The Ruck springs up only in the midst of the longest and hottest Summers. Deep in the South, where the sun barely dips below the horizon, lies what some scholars name "The Dry Desert". It is said that it hasn't rained in the Dry Desert since a time before time began, and that every Summer, as the sun gets hotter and hotter, those dunes reach a breaking point. If it becomes hot enough, a great malaise springs forth from the sand, lying in wait for any carrier. If none arrive, the disease sinks back to the desert whence it came. However, if some unlucky animal or human stumbles across its resting ground, the infection begins.
While it is disputed among the Poer and various scholars of disease as to whether or not the Ruck kills, or dehydration kills, one thing is for sure: those who contract the Ruck have a year, maybe two, before they shrivel up and dry out, left in the breeze like the ashes of a fire. Those that have seen the effects of the disease up close, or even been infected themselves and annotated their last days, say that the disease progresses something like this:
- Small patch of skin, be it on the hand, the leg, the face, begins to dry up and itch. A minor annoyance at first.

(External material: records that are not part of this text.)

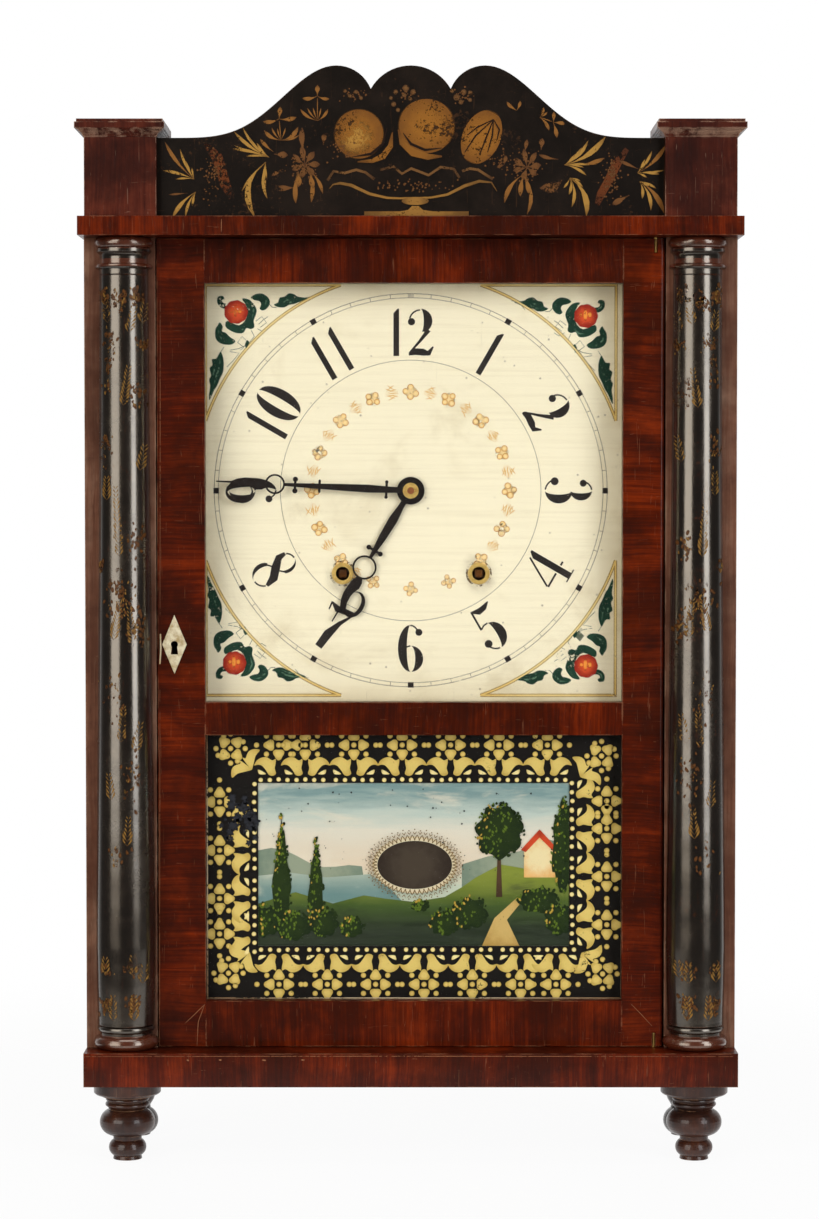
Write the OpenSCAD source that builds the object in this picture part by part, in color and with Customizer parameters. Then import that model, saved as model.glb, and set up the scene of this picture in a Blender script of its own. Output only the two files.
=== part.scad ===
// Pillar and splat shelf clock: a mahogany case with half columns, a shaped splat and a
// two-panel door, and inside it a thirty-hour weight movement with wooden plates and wheels.
// The frame: X to the right as seen from the front, +Y to the back, +Z up, origin on the
// floor under the middle of the base.

/* [Case] */
// Width of the base board, flush with the case sides
base_w = 425; // [400:1:450]
// Depth of the base board and of the whole clock
case_d = 128; // [118:1:140]
// Thickness of the base board
base_t = 22; // [18:1:26]
// Height from the base board to the top board
case_h = 529.4; // [510:0.2:560]
// Thickness of the top board
top_t = 12.3; // [12:0.1:15]
// How far the top board passes the case on each side
top_over = 2; // [1:0.5:3]
// Height of the turned feet
foot_h = 51; // [45:1:60]
// Radius of the collar at the top of each front foot
foot_r = 22; // [20:0.5:23]
// Distance of each foot's axis from the side of the case
foot_in = 26.5; // [25:0.5:27]
// Thickness of the case sides
side_t = 9; // [8:0.5:10]
// Thickness of the backboard
back_t = 8; // [6:0.5:8]
// Width of the stile behind each column
stile_w = 46.4; // [46:0.2:47]
// Thickness of the front stiles
stile_t = 20; // [18:1:20]
// How far the front frame stands behind the front of the base
front_setback = 24; // [24:0.5:25]

/* [Columns and crest] */
// Distance of each column's axis from the side of the case
column_in = 26; // [24.5:0.5:26]
// Radius at the top of the column shaft
shaft_top_r = 16; // [14:0.5:17]
// Largest radius of the shaft, low down
shaft_swell_r = 19.6; // [18:0.2:20]
// Radius of the column's base ring
column_ring_r = 21.3; // [20:0.1:21.4]
// Width of the square blocks beside the splat
block_w = 46.5; // [44:0.5:47]
// Height of those blocks without their caps
block_h = 51.3; // [45:0.3:60]
// Height of the moulded caps
cap_h = 11; // [9:0.5:14]
// How far each cap passes its block
cap_over = 5.7; // [4:0.1:6]
// Height of the splat's lobes above the top board
splat_h = 97.5; // [85:0.5:105]
// Thickness of the splat
splat_t = 9; // [8:0.5:12]

/* [Door] */
// Thickness of the door frame
door_t = 18; // [17:0.5:18]
// Width of the left door stile
door_stile_l = 31; // [29:0.5:33]
// Width of the right door stile
door_stile_r = 27; // [26:0.5:30]
// Height of the top rail
rail_top_h = 28.7; // [26:0.1:31]
// Height of the middle rail
rail_mid_h = 21.5; // [20:0.5:24]
// Height of the bottom rail
rail_bottom_h = 30; // [27:0.5:32]
// How far the middle rail's top edge stands above the dial's lower edge
dial_lap = 7.8; // [4:0.2:8]
// Gap between the door and its surround
door_gap = 0.8; // [0.6:0.1:1]
// Thickness of the two glass panes
glass_t = 2; // [1.5:0.1:2.5]

/* [Dial and hands] */
// Gap between the dial board and the top board
dial_top_gap = 18.4; // [16.4:0.2:20.4]
// How far each side of the dial board stands inside the door opening
dial_inset = 20.1; // [19.1:0.5:22.1]
// Thickness of the dial board
dial_t = 5; // [4:0.5:5]
// Distance of the winding holes from the centre line
wind_x = 44.9; // [44.5:0.1:46]
// Depth of the winding holes below the dial's centre
wind_drop = 54.6; // [54:0.2:56]
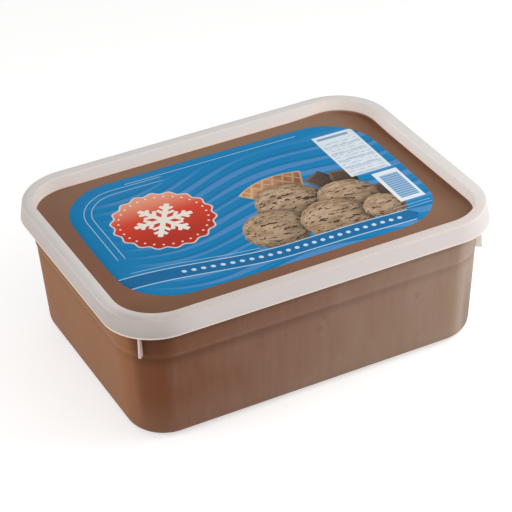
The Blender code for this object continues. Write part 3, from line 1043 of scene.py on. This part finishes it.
class TUB_OT_stage(bpy.types.Operator):
    """Set up the pale floor, the soft lights, the surroundings and the camera"""
    bl_idname = "ice_cream_tub.stage"
    bl_label = "Stage"

    def execute(self, context):
        s = context.scene.tub_stage
        self.lay_floor(context, s)
        for name, place in SOFTBOXES.items():
            self.hang_light(name + "_softbox", *place, getattr(s, name + "_power"))
        self.light_surroundings(context, s)
        self.set_camera(context, s)
        return {"FINISHED"}

    def lay_floor(self, context, s):
        look = Look("studio_floor")
        cloud = look.grain(220, shift=2)
        colours = context.scene.tub_colours
        tone = look.mix(cloud * 0.06, colours.floor, look.dim(colours.floor, 0.9))
        material = look.shader(Base_Color=tone, Roughness=0.75, Specular_IOR_Level=0.2,
                               Emission_Color=(1, 1, 1, 1), Emission_Strength=s.floor_glow)
        builder = bmesh.new()
        bmesh.ops.create_circle(builder, cap_ends=True, segments=96, radius=s.floor_radius)
        floor = new_object("studio_floor", builder, material)
        floor.location.z = -FLOOR_GAP

    def hang_light(self, name, azimuth, height, distance, size, power):
        light = bpy.data.lights.new(name, "AREA")
        light.shape = "RECTANGLE"
        light.size = size[0]
        light.size_y = size[1]
        light.energy = power
        lamp = bpy.data.objects.new(name, light)
        back = toward(math.radians(azimuth), math.radians(height))
        lamp.location = Vector((0, 0, LID_HIGH.z / 2)) + back * distance
        lamp.rotation_euler = back.to_track_quat("Z", "Y").to_euler()
        lamp.visible_camera = False
        bpy.context.collection.objects.link(lamp)

    def light_surroundings(self, context, s):
        world = bpy.data.worlds.new("pale_surroundings")
        world.use_nodes = True
        background = world.node_tree.nodes["Background"]
        background.inputs["Color"].default_value = (1, 0.99, 0.98, 1)
        background.inputs["Strength"].default_value = s.sky
        context.scene.world = world

    def set_camera(self, context, s):
        back = toward(s.camera_azimuth, s.camera_height)
        level = Vector((math.cos(s.camera_azimuth), math.sin(s.camera_azimuth), 0))
        upright = back.cross(level)
        right = level * math.cos(s.camera_roll) + upright * math.sin(s.camera_roll)
        up = upright * math.cos(s.camera_roll) - level * math.sin(s.camera_roll)
        turn = Matrix((right, up, back)).transposed().to_4x4()
        data = bpy.data.cameras.new("camera")
        data.sensor_width = 36
        data.lens = s.lens
        camera = bpy.data.objects.new("camera", data)
        camera.matrix_world = Matrix.Translation(Vector(s.aim) + back * s.camera_distance) @ turn
        context.collection.objects.link(camera)
        context.scene.camera = camera
        context.scene.view_settings.view_transform = "Standard"


class TUB_PT_panel(bpy.types.Panel):
    bl_idname = "TUB_PT_panel"
    bl_label = "Ice Cream Tub"
    bl_space_type = "VIEW_3D"
    bl_region_type = "UI"
    bl_category = "Ice Cream Tub"

    def draw(self, context):
        for operator in OPERATORS:
            self.layout.operator(operator.bl_idname)
        for name, (group, label) in GROUPS.items():
            box = self.layout.box()
            box.label(text=label)
            for key in group.__annotations__:
                box.prop(getattr(context.scene, name), key)


OPERATORS = (TUB_OT_wall, TUB_OT_ribs, TUB_OT_lid, TUB_OT_print, TUB_OT_ice_cream, TUB_OT_stage)
GROUPS = {
    "tub_sizes": (TubSizes, "Tub sizes"),
    "lid_sizes": (LidSizes, "Lid sizes"),
    "print_sizes": (PrintSizes, "Print sizes"),
    "tub_colours": (TubColours, "Plastic and ice cream"),
    "print_colours": (PrintColours, "Print colours"),
    "tub_stage": (StageSettings, "Stage"),
}


def register():
    for name, (group, label) in GROUPS.items():
        bpy.utils.register_class(group)
        setattr(bpy.types.Scene, name, PointerProperty(type=group, name=label))
    for part in (*OPERATORS, TUB_PT_panel):
        bpy.utils.register_class(part)


def unregister():
    for part in (TUB_PT_panel, *reversed(OPERATORS)):
        bpy.utils.unregister_class(part)
    for name, (group, label) in reversed(GROUPS.items()):
        delattr(bpy.types.Scene, name)
        bpy.utils.unregister_class(group)


def main():
    register()
    bpy.ops.ice_cream_tub.wall()
    bpy.ops.ice_cream_tub.ribs()
    bpy.ops.ice_cream_tub.lid()
    bpy.ops.ice_cream_tub.print()
    bpy.ops.ice_cream_tub.ice_cream()
    bpy.ops.ice_cream_tub.stage()


if __name__ == "__main__":
    main()
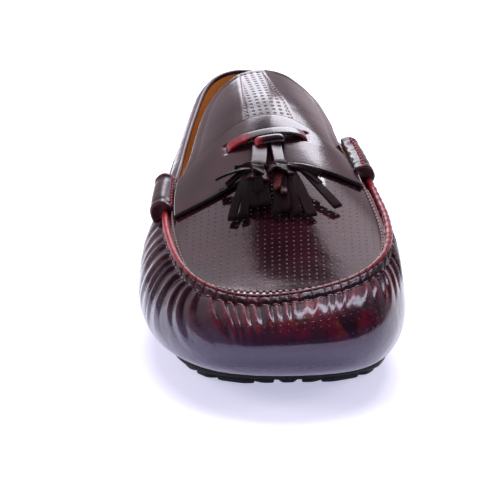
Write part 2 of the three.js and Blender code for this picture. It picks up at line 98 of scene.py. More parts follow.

- The victim begins to get a strong sense of thirst, even after drinking large amounts of water.
- Slowly, the patch begins to increase in size. Maybe more patches appear in other parts of the body.
- The patchy skin now begins to flake and come away from the body if pressure is applied.
- Large-scale hair loss as the scalp hair-creating places dry out
- Flesh begins to turn to ash and the internal organs dry out.
- Six months to two years after contracting the Ruck, the victim is reduced to a pile of sand.
Hosts & Carriers
Anything that breathes or grows is susceptible to contracting the Ruck, although it seems that some have a kind of natural immunity to the disease. There have been some (unconfirmed) reports of one's family contracting the disease, but leaving a single member untouched. That being said, it is safe to assume that given enough exposure, anyone or any living thing could become a carrier of the disease.
It can also be carried short distances by the wind, although there has to be enough infected organic material nearby for this to be achieved. This is also the reason that torching fields is said to slow its progress, because if there is a big enough gap between infected life forms and healthy ones, the Ruck can't spread far enough through the air alone.
If a farmer sees that his crop has been infected with the Ruck, there is only one hope for him now: get out, and get out fast. The Ruck travels via air or touch, and so even being downwind of an infected animal carries the risk of infection, and subsequently, death.
However, there is one potential prevention method. If a crop contracts the disease, torching the whole field is said to halt the Ruck's progress.